Exercise input
** Begin **

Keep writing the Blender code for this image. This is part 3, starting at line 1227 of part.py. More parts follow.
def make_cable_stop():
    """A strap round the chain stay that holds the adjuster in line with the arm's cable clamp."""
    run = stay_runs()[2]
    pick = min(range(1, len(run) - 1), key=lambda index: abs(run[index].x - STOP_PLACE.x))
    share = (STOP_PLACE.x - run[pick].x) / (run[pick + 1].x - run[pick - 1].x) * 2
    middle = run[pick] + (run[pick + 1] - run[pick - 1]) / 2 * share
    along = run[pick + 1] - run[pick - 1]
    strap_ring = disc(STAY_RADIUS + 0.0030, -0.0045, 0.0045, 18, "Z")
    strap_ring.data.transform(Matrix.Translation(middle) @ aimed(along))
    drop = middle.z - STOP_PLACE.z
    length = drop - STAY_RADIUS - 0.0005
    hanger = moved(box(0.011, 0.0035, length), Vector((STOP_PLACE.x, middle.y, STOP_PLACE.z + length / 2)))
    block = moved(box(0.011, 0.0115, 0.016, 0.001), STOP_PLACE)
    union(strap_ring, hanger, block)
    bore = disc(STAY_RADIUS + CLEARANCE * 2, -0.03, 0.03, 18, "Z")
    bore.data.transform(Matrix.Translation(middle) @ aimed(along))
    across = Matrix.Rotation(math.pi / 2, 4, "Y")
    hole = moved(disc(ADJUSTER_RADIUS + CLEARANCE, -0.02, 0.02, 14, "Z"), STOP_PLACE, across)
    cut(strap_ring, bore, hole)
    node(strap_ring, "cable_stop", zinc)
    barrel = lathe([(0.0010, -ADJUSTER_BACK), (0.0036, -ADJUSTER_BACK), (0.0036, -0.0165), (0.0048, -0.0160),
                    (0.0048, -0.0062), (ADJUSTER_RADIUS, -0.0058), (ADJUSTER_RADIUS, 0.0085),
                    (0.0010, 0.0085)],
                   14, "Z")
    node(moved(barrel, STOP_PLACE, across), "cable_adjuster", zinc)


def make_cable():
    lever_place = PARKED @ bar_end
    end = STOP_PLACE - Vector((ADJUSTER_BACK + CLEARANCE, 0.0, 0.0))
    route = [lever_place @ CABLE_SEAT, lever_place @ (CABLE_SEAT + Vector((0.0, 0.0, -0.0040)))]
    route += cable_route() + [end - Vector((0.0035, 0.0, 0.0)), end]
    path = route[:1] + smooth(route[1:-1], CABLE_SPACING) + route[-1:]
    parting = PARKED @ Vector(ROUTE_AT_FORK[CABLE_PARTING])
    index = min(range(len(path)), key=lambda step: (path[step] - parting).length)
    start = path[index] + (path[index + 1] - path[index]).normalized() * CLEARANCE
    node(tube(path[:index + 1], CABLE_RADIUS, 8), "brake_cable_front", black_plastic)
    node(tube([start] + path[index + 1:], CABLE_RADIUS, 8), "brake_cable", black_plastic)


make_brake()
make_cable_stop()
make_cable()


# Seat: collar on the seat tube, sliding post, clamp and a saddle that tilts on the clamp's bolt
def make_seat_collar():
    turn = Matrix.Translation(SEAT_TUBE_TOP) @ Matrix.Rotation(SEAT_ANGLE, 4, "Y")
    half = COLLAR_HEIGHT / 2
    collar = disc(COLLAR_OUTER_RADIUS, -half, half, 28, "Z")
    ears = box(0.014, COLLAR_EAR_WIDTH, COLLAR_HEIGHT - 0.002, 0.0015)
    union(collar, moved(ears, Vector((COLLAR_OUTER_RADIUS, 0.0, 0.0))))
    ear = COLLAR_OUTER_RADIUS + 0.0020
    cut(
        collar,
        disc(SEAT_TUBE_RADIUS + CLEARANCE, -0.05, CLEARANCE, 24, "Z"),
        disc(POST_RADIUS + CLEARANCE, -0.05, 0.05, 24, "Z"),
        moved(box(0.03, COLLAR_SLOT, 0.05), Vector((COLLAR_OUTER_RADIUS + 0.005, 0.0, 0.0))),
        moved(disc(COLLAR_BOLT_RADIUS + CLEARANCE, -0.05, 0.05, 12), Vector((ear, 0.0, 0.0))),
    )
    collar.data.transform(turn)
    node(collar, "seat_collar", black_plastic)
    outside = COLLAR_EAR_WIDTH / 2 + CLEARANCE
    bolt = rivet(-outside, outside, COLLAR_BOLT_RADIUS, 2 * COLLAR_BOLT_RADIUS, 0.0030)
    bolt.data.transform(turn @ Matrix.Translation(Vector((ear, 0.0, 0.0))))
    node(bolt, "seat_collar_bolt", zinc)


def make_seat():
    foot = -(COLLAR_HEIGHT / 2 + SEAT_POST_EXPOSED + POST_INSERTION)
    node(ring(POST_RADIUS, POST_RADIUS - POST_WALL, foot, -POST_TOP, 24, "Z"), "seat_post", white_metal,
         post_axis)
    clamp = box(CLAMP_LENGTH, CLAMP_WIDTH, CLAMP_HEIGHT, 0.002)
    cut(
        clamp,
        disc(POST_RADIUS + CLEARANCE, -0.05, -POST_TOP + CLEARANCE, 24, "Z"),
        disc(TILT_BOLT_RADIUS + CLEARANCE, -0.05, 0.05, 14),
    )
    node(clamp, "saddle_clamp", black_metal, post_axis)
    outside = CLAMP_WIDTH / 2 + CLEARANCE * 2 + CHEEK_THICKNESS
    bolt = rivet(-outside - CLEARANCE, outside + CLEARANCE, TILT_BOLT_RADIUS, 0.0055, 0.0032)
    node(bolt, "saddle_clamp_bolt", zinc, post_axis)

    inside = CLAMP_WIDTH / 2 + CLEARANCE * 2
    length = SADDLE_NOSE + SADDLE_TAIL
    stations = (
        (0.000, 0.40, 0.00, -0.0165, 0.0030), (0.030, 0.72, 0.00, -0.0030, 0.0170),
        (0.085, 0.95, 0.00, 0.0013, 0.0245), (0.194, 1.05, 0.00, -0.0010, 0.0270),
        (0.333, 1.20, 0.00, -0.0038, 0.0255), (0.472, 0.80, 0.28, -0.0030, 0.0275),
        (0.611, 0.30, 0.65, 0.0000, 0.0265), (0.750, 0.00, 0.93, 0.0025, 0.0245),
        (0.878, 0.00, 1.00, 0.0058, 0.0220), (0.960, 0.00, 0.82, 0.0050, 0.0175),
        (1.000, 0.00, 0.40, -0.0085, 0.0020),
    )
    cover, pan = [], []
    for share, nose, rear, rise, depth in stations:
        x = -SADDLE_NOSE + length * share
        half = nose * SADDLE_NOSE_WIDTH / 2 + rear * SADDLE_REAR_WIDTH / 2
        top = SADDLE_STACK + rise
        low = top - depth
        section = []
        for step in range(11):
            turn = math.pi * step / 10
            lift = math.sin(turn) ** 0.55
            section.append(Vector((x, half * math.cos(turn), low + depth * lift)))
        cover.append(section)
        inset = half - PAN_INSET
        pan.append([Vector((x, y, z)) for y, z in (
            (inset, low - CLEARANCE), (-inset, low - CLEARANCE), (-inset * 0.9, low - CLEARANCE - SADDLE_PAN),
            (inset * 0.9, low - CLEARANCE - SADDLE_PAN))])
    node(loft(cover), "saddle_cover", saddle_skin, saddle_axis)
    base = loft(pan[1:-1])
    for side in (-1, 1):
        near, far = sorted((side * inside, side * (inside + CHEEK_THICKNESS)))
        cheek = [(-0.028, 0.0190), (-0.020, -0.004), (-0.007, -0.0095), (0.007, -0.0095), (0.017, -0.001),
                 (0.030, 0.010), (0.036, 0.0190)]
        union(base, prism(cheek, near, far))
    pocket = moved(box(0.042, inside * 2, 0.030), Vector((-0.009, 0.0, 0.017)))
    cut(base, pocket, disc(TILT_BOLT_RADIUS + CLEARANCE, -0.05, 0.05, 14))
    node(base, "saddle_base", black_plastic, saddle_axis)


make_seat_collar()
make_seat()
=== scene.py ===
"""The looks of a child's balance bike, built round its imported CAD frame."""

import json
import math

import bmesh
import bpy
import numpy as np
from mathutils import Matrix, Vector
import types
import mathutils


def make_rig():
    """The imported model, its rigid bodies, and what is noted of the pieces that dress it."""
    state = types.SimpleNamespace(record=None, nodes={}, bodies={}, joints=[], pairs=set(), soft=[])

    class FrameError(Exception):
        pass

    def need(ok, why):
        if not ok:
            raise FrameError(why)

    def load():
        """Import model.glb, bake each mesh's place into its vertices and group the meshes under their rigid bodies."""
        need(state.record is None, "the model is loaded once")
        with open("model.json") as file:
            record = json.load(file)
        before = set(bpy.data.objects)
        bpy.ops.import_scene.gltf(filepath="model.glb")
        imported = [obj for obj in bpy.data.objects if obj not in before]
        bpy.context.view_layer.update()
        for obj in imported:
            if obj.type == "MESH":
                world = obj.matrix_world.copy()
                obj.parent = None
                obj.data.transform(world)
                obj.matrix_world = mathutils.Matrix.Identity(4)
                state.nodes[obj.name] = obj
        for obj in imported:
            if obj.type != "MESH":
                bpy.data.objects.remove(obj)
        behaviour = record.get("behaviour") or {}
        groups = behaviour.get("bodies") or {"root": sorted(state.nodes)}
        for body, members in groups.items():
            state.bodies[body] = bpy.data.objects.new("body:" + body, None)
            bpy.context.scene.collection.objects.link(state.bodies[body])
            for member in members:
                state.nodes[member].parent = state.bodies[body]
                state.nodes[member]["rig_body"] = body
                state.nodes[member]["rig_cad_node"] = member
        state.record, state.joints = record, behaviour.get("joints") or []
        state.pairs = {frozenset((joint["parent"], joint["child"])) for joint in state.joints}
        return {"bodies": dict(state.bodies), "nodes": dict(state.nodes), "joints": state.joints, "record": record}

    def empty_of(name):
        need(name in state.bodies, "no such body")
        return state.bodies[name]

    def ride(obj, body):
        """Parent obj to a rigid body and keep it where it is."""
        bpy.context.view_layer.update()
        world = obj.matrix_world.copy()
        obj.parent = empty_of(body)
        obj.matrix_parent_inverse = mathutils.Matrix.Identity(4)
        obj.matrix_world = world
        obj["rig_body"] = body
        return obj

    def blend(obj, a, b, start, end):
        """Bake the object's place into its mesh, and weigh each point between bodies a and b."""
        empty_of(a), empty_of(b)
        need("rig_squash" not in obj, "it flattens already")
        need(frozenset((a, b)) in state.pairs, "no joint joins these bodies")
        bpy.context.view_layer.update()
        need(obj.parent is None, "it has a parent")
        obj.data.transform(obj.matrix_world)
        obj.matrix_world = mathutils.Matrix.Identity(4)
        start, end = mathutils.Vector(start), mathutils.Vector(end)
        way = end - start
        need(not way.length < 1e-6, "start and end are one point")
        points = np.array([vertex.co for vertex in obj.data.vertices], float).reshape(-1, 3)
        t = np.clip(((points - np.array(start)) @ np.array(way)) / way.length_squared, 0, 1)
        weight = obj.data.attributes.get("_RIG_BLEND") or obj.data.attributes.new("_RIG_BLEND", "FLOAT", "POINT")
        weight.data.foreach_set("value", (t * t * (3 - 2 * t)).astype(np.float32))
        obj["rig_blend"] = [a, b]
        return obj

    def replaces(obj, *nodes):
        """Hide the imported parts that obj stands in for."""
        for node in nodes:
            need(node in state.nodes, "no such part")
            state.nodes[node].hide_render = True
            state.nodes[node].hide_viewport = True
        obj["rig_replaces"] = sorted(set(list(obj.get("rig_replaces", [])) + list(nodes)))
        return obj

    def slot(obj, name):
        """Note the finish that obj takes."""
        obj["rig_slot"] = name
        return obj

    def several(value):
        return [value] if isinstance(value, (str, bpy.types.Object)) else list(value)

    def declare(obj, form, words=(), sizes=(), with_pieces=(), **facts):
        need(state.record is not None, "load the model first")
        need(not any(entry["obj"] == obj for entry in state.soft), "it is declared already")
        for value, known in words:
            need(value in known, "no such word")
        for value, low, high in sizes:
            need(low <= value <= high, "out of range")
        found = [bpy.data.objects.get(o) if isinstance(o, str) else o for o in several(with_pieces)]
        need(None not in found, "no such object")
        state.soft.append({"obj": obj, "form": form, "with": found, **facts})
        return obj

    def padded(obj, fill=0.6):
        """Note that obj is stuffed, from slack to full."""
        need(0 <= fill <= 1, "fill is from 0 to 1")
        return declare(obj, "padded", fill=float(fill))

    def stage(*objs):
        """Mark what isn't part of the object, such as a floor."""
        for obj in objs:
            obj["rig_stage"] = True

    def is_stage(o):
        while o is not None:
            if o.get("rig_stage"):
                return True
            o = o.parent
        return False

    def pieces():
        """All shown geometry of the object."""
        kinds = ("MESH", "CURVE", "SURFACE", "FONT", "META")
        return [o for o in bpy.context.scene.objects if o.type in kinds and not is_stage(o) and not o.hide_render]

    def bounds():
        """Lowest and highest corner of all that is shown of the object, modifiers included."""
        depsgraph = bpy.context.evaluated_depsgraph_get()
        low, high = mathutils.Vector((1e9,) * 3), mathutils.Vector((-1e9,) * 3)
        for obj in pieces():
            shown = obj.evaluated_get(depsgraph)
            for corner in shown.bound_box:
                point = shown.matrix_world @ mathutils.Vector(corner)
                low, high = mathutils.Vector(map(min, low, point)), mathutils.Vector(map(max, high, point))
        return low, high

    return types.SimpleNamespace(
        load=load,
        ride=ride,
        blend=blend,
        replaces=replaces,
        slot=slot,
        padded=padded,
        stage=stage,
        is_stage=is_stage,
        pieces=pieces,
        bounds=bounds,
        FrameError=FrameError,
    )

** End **
** Begin **

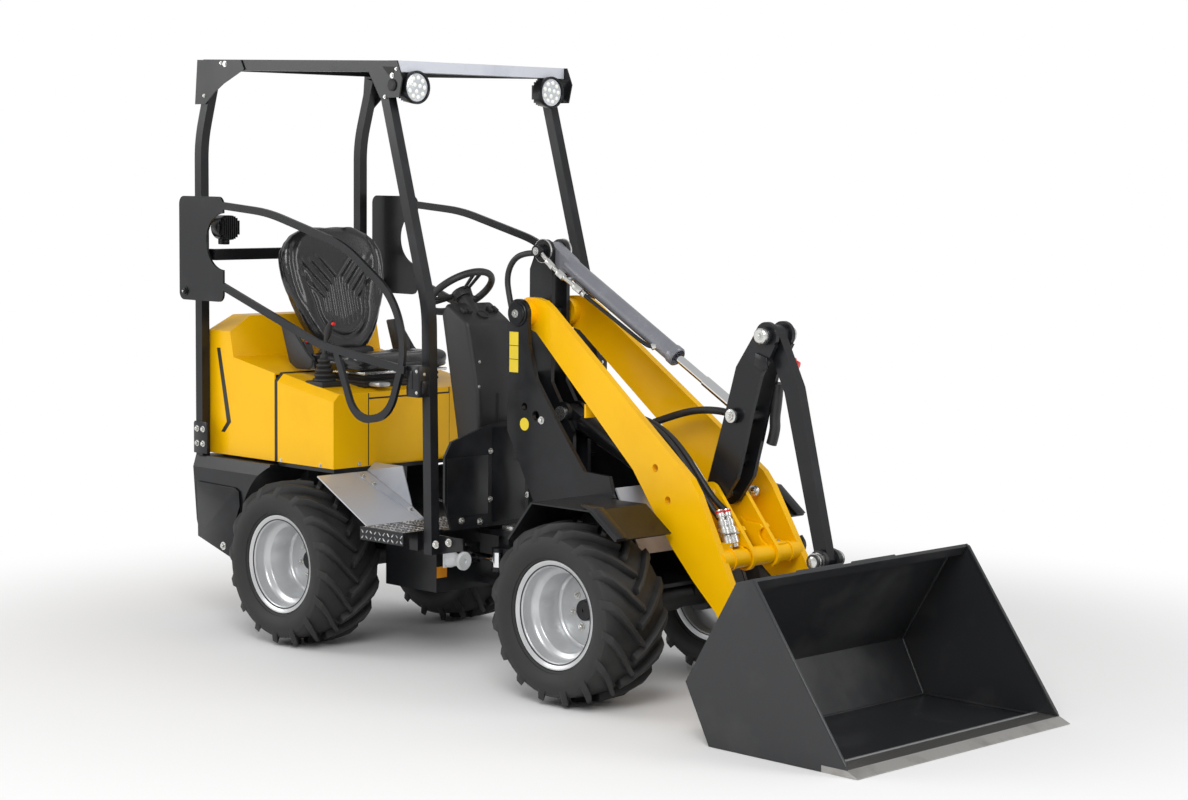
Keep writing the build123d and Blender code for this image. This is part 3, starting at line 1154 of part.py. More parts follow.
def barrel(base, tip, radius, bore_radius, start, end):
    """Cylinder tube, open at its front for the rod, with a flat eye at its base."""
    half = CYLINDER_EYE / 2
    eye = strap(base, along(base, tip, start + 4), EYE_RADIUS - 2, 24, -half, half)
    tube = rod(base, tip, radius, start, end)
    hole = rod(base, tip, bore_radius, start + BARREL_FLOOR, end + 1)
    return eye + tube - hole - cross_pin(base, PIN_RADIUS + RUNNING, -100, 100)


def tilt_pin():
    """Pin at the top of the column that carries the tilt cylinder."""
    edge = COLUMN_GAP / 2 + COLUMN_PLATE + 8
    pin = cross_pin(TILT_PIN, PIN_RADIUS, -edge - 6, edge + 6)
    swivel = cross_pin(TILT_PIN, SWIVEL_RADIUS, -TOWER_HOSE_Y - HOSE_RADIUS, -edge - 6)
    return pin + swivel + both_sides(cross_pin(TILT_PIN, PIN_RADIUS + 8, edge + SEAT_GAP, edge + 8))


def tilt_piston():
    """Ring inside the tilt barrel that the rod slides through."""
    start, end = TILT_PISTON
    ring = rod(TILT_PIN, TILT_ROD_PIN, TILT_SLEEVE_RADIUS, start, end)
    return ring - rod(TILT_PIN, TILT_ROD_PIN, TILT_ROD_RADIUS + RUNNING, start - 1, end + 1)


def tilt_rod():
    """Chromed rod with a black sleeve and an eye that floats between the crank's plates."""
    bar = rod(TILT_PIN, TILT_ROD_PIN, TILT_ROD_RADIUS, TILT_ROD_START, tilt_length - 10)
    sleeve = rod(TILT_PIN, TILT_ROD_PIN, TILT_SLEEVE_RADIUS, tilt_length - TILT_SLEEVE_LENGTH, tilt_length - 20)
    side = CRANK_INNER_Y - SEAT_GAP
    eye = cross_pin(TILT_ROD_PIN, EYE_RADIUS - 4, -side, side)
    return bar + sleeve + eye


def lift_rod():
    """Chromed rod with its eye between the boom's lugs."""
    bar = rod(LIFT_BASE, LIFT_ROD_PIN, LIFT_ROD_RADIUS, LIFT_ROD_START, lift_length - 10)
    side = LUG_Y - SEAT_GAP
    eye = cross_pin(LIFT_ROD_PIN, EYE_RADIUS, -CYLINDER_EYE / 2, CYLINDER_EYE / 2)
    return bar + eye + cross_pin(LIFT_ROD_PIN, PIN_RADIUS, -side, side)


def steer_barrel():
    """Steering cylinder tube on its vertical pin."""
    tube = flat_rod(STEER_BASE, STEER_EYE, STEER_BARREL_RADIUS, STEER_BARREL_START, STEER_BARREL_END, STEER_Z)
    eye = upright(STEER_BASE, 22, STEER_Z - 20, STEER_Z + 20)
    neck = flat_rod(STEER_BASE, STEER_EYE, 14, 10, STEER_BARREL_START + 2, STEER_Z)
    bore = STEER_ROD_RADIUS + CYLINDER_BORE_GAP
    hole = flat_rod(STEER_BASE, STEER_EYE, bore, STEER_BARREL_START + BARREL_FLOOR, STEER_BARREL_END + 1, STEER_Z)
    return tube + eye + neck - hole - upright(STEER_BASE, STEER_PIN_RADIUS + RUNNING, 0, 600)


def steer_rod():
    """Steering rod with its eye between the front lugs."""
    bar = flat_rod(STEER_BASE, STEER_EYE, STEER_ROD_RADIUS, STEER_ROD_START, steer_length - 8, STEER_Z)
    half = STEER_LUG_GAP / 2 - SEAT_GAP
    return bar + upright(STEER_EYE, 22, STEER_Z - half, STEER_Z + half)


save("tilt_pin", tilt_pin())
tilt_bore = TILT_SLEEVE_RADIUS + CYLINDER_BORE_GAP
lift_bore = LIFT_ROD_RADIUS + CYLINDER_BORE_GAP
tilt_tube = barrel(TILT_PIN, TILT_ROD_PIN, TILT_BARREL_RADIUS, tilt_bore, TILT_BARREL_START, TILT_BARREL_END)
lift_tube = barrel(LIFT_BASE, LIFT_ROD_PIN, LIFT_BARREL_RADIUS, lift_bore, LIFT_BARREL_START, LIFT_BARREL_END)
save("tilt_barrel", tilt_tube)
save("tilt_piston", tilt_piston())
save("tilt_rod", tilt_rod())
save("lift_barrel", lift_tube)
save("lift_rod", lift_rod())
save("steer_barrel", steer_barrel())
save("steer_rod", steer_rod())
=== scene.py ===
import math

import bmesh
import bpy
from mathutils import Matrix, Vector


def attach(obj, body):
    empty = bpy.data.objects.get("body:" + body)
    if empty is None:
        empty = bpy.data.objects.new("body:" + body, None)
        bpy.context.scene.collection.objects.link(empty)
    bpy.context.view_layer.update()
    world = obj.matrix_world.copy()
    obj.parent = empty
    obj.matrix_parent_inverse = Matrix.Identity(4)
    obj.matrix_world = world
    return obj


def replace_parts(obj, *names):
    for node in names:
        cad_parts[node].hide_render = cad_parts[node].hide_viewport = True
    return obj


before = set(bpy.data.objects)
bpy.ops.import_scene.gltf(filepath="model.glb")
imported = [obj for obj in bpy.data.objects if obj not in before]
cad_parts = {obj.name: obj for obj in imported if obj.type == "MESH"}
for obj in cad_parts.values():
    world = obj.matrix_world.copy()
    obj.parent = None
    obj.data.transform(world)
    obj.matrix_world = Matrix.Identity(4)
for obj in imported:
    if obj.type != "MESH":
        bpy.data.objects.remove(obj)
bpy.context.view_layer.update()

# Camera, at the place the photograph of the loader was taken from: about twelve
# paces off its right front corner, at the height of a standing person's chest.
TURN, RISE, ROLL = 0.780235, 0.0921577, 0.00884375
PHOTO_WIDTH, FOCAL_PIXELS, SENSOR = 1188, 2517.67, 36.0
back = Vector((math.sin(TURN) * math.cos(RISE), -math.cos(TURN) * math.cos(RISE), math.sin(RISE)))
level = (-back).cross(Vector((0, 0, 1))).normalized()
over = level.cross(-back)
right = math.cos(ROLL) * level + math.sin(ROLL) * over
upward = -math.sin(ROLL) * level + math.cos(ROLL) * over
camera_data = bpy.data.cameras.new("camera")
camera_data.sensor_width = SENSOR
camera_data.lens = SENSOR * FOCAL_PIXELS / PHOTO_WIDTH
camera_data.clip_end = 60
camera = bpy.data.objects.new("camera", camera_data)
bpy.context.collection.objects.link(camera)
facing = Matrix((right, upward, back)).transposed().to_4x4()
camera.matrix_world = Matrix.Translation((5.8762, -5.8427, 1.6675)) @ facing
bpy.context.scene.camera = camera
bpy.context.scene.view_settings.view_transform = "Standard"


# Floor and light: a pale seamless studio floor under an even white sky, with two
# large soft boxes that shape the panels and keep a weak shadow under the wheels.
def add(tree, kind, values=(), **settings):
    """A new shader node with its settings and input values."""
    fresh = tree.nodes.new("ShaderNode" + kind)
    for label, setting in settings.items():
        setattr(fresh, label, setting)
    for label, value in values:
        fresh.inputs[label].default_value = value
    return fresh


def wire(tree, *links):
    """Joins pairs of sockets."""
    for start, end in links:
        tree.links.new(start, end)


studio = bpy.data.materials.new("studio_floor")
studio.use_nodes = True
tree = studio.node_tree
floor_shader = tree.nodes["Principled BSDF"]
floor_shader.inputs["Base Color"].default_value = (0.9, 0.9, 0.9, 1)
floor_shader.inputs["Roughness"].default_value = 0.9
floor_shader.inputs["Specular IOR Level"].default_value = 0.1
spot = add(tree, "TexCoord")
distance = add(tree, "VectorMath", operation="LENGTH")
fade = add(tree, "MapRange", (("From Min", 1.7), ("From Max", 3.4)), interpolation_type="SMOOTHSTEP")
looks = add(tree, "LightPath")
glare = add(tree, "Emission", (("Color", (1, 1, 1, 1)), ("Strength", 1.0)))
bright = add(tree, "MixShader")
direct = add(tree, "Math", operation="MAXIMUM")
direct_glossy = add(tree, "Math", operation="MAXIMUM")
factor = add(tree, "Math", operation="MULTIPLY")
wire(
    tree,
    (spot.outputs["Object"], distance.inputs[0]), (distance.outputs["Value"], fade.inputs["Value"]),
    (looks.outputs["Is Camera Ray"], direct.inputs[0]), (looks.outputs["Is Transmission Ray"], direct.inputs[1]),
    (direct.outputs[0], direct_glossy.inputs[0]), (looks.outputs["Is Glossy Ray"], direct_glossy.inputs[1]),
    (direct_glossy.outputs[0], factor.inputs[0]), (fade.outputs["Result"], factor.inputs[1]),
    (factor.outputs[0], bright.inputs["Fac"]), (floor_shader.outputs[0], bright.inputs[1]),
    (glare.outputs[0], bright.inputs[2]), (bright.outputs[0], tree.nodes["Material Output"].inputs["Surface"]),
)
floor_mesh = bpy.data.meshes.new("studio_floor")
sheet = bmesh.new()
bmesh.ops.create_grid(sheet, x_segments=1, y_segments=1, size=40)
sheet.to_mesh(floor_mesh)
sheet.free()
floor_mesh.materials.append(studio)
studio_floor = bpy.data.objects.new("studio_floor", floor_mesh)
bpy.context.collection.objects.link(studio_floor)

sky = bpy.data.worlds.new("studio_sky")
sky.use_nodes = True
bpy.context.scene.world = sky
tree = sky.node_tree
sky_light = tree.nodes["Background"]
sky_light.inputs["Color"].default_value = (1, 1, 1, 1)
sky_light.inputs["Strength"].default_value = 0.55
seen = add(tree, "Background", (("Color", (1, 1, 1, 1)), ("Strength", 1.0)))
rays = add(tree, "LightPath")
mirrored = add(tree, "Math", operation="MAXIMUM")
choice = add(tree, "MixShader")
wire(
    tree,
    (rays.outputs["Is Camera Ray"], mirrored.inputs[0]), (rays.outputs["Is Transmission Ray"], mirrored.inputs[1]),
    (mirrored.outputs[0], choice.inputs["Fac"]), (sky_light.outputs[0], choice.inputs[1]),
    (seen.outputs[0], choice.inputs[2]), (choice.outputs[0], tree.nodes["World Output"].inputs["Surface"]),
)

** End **

Task objective
Repeat exactly the lines from the one containing "cut(base, pocket, disc(TILT_BOLT_RADIUS" to the one containing "raise FrameError(why)", both lines included, and nothing else.

Answer for this exercise
    cut(base, pocket, disc(TILT_BOLT_RADIUS + CLEARANCE, -0.05, 0.05, 14))
    node(base, "saddle_base", black_plastic, saddle_axis)


make_seat_collar()
make_seat()
=== scene.py ===
"""The looks of a child's balance bike, built round its imported CAD frame."""

import json
import math

import bmesh
import bpy
import numpy as np
from mathutils import Matrix, Vector
import types
import mathutils


def make_rig():
    """The imported model, its rigid bodies, and what is noted of the pieces that dress it."""
    state = types.SimpleNamespace(record=None, nodes={}, bodies={}, joints=[], pairs=set(), soft=[])

    class FrameError(Exception):
        pass

    def need(ok, why):
        if not ok:
            raise FrameError(why)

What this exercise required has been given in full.